またティアナンのことばかり書くと長くなるので、もう1つだけ、ティアナン&グレイスのデュエットについて記しておきます。デュエットは1幕に1曲、2幕に2曲ありますが、どれもシチュエーションは全く異なれど、ティアナンが実に幸せそうで素敵で可愛い笑顔を見せてくれます。二人の声のハーモニーも心地よく、決して変な意味でなく、やはり山口さんにとって保坂さんは「別格の存在なのだ」と改めて感じるとともに、次にこの二人の組み合わせを観られるのはいつになるだろう?と思いを馳せ既に寂しくなり始めています*1。せめてCDを出してくれないかなあ、PQ。
カテコではいつもの2ステップのみのアイリッシュダンスもどきのほか、宮川さんと腕を組んで4ステップぐらい踏みながらの登場もありました。

前回と少し印象が変わったのはドーナル(発音はダーナル)。
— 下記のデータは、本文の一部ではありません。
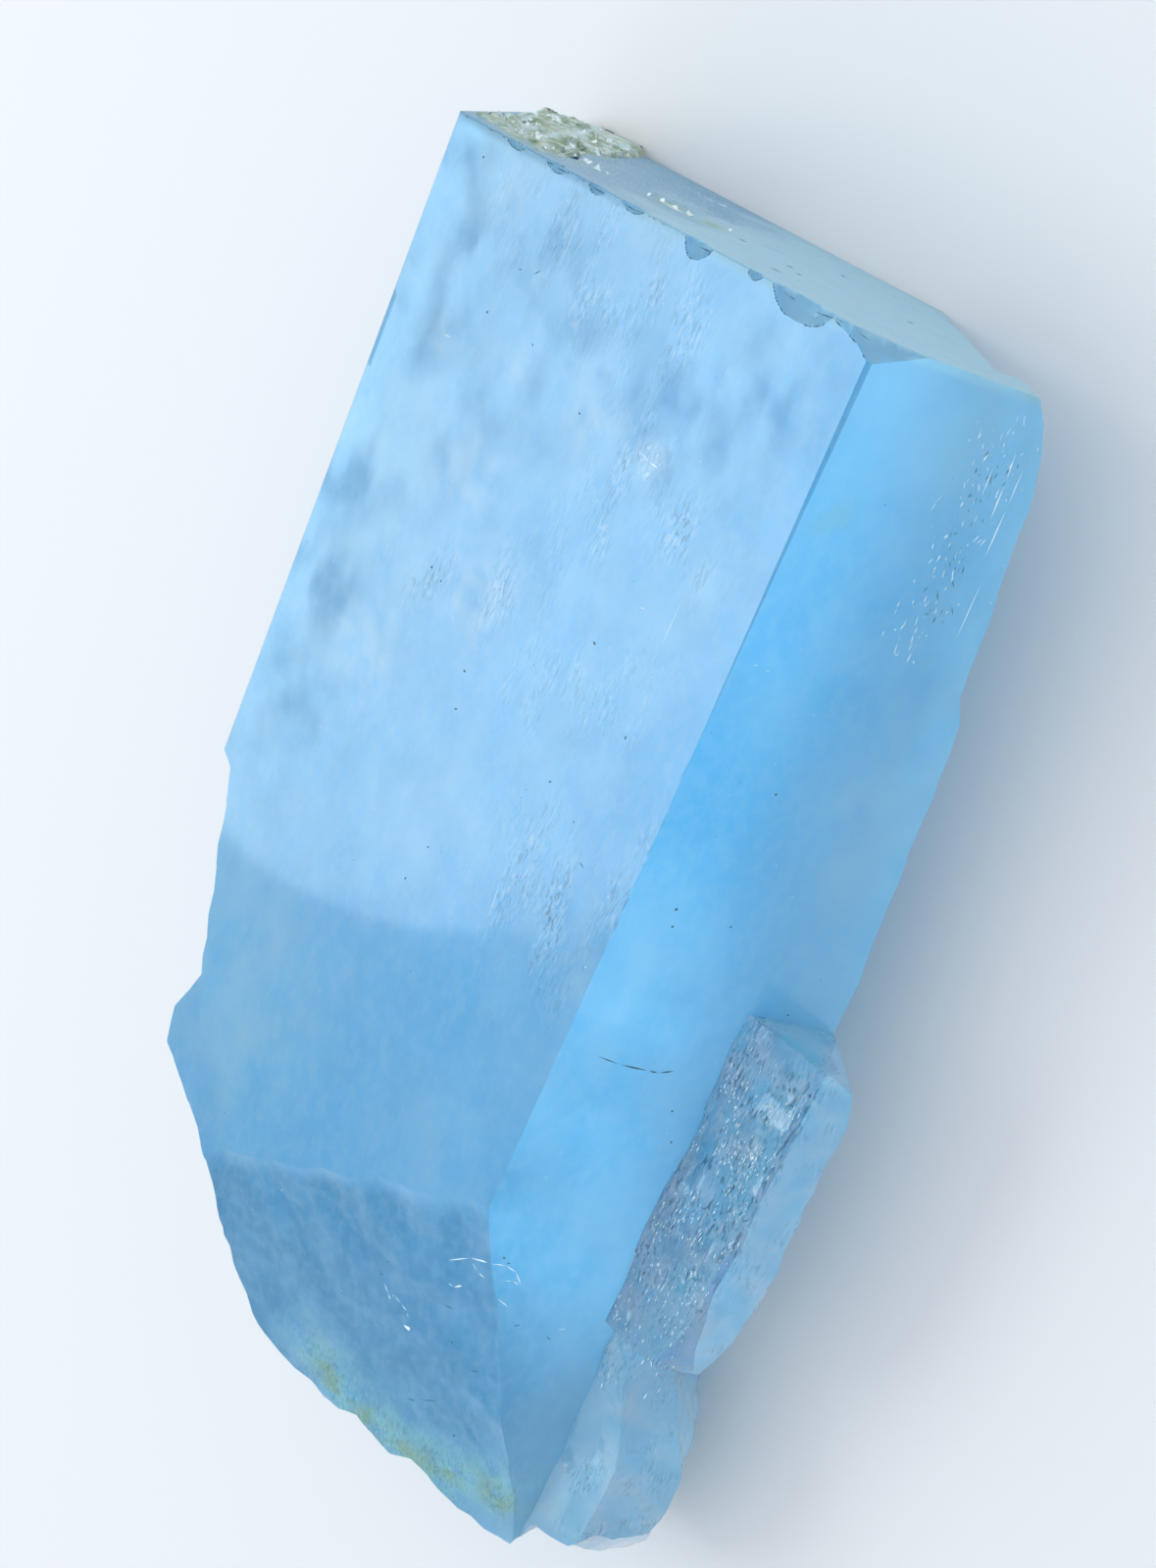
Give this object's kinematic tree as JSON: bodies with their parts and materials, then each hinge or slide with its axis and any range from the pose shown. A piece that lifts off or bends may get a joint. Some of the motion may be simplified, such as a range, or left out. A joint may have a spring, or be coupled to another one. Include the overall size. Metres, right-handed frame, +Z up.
{
  "type": "aquamarine crystal",
  "caption": "Six-sided aquamarine prism with a flat end face, a broken base, a smaller crystal grown on its side and a patch of crust on its end.",
  "frame": {"origin": "centre of the bounding box on the surface that the crystal lies on", "axes": "+Z up, away from the prism face that it rests on; +Y along the crystal's length towards its flat end face; +X towards the side that carries the smaller crystal"},
  "size_m": [0.0472, 0.067, 0.0178],
  "materials": {
    "aquamarine": "natural crystal faces, satin and finely etched, milky inside",
    "crust": "uneven pale crust with glinting flakes"
  },
  "bodies": {
    "root": {"aquamarine_crystal": "aquamarine", "mineral_crust": "crust"}
  },
  "joints": []
}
何故なら今回上手で観て気づいたのですが、2幕冒頭でグレイスが男の子を産んだと聞いた瞬間、本当に嬉しそうににっこりと笑うのです。まあ、結局は自分の利益しか考えていない上、オマリー族の船乗り達は全員ティアナンの味方、更にグレイスにも見限られる、その程度の人ではあるのですが。
でも、あれほど「女」と嘲ろうとしていたグレイスに最後に、「お前なんか女じゃない、スカートをはいた男だ!」と捨て台詞するのは、実は彼なりにグレイスを「ただの女ではない」と認めたのだ、という見方もできそうです。ドーナルは始末に負えないツンデレ男なのかも知れません。
ちなみにドーナルの歌「父の立会いを」、美しいメロディですが、その後の行動を踏まえてじっくり歌詞を聴くと、実は自分のことしか考えていない歌だというのが良く分かります。ティアナンの「この命を」の歌詞が1個もティアナン自身のことを語っておらず無私なのと対照的です。

ビンガム卿はどんどんお茶目で表情豊かなキャラになってきています。女王様に誉められ認められるのが心底嬉しそうで、それだけに最後ポイ捨てされるのが気の毒でなりません。どう見てもエリザベスに利用されただけに見えますが、エリザベスはエリザベスで女王として果たすべき(と本人が自認している)任務をその場その場で忠実に果たしただけなので、不思議とエリザベスにも腹が立たなかったりするのです。

女性陣の歌唱ナンバーについて、前回書き忘れてましたが、イヴリーン*2こと荒木里佳さんのアイルランド語の歌「星を目指して(パート2)」が、土臭さ、というか懐かしい故郷の大地の香りを想起させてくれて、しんみりする場面なのにほっとします。
そして、前回は舞い上がっていてきちんと聴けていなかった2幕のグレイスとエリザベスのデュエット。政治の場では女を捨てることに専心してきたエリザベスには、グレイスがあえて「女として」物を申してきたことが心底から新鮮だったのだろう、と思いつつ、美しい高音女声のハモリを堪能しました。

もっともっと何度もキャストの皆さんの変化・進化を見届けたい気がしますが、お財布や家庭や体力の事情から、次にPQを観るのは2週間後、12月20日の予定です。待ち遠しいですが心から楽しみにしています。

*1:ついでにこのお二人を育てた四季の社長さんは何だかんだで凄いのだとも思ったり。

*2:この人の立ち位置が謎なのですが、たぶんオマリー族の巫女さんだと思います。後半でグレイスが囚われている間に息子(オーエン)を育ててるのはこの人。